COLLECTED DATA –
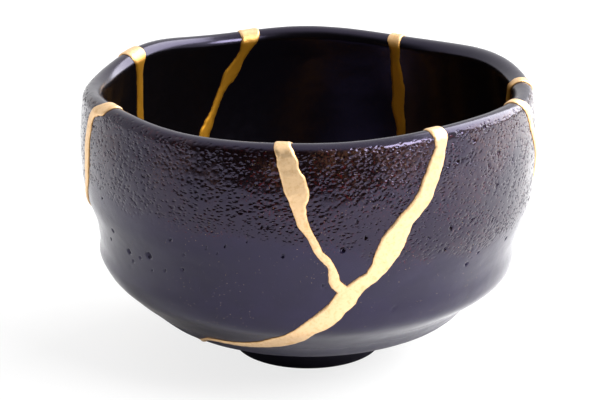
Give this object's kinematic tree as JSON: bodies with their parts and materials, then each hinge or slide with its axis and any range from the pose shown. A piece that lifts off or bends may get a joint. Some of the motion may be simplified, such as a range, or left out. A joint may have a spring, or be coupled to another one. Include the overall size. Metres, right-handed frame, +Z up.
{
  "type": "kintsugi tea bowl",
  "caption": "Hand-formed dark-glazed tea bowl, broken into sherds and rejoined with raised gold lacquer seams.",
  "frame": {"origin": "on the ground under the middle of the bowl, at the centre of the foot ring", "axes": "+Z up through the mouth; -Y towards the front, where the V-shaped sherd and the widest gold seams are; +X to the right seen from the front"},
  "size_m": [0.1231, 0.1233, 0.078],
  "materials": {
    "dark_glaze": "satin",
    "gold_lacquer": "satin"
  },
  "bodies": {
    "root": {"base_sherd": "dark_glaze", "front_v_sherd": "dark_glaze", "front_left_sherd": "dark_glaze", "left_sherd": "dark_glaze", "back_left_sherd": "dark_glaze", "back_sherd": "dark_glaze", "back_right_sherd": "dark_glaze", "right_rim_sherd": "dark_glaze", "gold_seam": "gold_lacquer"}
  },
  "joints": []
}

WHAT IS ASKED – Write out the material from the first line to the last, exactly.

TASK SOLUTION –
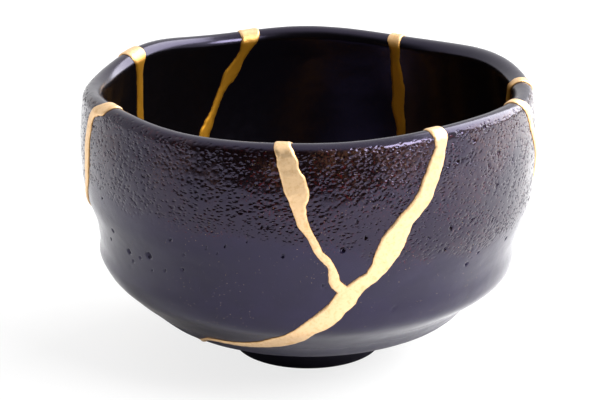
Give this object's kinematic tree as JSON: bodies with their parts and materials, then each hinge or slide with its axis and any range from the pose shown. A piece that lifts off or bends may get a joint. Some of the motion may be simplified, such as a range, or left out. A joint may have a spring, or be coupled to another one. Include the overall size. Metres, right-handed frame, +Z up.
{
  "type": "kintsugi tea bowl",
  "caption": "Hand-formed dark-glazed tea bowl, broken into sherds and rejoined with raised gold lacquer seams.",
  "frame": {"origin": "on the ground under the middle of the bowl, at the centre of the foot ring", "axes": "+Z up through the mouth; -Y towards the front, where the V-shaped sherd and the widest gold seams are; +X to the right seen from the front"},
  "size_m": [0.1231, 0.1233, 0.078],
  "materials": {
    "dark_glaze": "satin",
    "gold_lacquer": "satin"
  },
  "bodies": {
    "root": {"base_sherd": "dark_glaze", "front_v_sherd": "dark_glaze", "front_left_sherd": "dark_glaze", "left_sherd": "dark_glaze", "back_left_sherd": "dark_glaze", "back_sherd": "dark_glaze", "back_right_sherd": "dark_glaze", "right_rim_sherd": "dark_glaze", "gold_seam": "gold_lacquer"}
  },
  "joints": []
}